For S2, replace EPIC_test_s1_timestamps.pkl with EPIC_test_s2_timestamps.pkl. These 2 files can be found in the repository of EPIC-KITCHENS-55 annotations (link).

Similarly testing can be done for any combination of modalities, or individual modalities.

Furthermore, you can use fuse_results_epic.py to fuse modalities' scores with late fusion, assuming that you trained individual modalities (similarly to TSN). Lastly, submission_json.py can be used for preparing your scores in json format to submit them in the EPIC-Kitchens Action Recognition Challenge.

Validation set results of EPIC-KITCHENS-55

The following table contains the results of training and evaluating EPIC-KITCHENS-55 on the splits from train_val/.

Top-1 Accuracy:

VERB NOUN ACTION
63.31 46.00 34.83

Top-5 Accuracy:

VERB NOUN ACTION
88.29 68.31 54.09

Training on EPIC-KITCHENS-100

python train.py epic-kitchens-100 RGB Flow Spec --train_list EPIC_100_train.pkl --val_list EPIC_100_validation.pkl 
--visual_path /path/to/rgb+flow --audio_path /path/to/audio --arch BNInception --num_segments 6 --dropout 0.5 --epochs 80 -b 64 --lr 0.01 --lr_steps 40 60 
--gd 20 --partialbn --eval-freq 1 -j 40 --pretrained_flow /path/to/pretrained/kinetics/flow/model

EPIC_100_train.pkl and EPIC_100_validation.pkl can be found in the annotations repository of EPIC-KITCHENS-100 (link)
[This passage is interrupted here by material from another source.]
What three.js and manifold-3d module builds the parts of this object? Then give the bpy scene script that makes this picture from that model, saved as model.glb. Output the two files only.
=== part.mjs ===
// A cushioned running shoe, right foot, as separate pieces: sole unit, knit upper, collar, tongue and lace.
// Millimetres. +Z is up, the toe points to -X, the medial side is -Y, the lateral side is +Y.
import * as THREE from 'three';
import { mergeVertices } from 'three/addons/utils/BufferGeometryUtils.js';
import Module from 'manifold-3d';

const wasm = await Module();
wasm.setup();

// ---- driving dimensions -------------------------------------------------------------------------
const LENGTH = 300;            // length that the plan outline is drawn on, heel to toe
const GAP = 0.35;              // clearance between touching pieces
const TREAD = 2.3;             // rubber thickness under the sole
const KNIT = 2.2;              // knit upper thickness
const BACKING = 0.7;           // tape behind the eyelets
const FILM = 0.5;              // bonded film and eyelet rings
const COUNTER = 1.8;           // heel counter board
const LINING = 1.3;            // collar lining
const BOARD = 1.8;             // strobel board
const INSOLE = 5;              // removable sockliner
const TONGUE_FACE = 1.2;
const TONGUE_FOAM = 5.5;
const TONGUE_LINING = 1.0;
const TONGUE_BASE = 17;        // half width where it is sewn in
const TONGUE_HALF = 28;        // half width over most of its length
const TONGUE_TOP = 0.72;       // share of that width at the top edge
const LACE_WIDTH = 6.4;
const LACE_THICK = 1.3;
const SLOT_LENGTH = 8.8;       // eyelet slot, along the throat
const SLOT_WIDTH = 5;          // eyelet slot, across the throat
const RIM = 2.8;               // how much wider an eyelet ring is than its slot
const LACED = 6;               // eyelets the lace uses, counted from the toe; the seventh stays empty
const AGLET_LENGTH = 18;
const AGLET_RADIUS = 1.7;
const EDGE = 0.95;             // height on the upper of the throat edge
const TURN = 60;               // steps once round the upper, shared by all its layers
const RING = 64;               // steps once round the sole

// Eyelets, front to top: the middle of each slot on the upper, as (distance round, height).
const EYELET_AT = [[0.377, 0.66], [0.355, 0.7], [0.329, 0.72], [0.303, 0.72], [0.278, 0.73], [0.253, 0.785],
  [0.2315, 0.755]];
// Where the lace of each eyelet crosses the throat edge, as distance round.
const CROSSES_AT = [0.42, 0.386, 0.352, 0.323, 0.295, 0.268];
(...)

Testing on EPIC-KITCHENS-100

python test.py epic-kitchens-100 RGB Flow Spec path/to/checkpoint --test_list EPIC_100_validation.pkl --visual_path /path/to/rgb+flow --audio_path /path/to/audio --arch BNInception --scores_root scores/ --test_segments 25 --test_crops 1  --dropout 0.5 -j 40

Validation set results of EPIC-KITCHENS-100

Top-1 Accuracy:

VERB NOUN ACTION
65.26 47.49 36.08

Top-5 Accuracy:

VERB NOUN ACTION
90.32 73.94 58.04

NOTE: For official comparisons with TBN, please submit your results to the test server of EPIC-KITCHENS.

License

The code is published under the Creative Commons Attribution-NonCommercial-ShareAlike 4.0 International License, found here.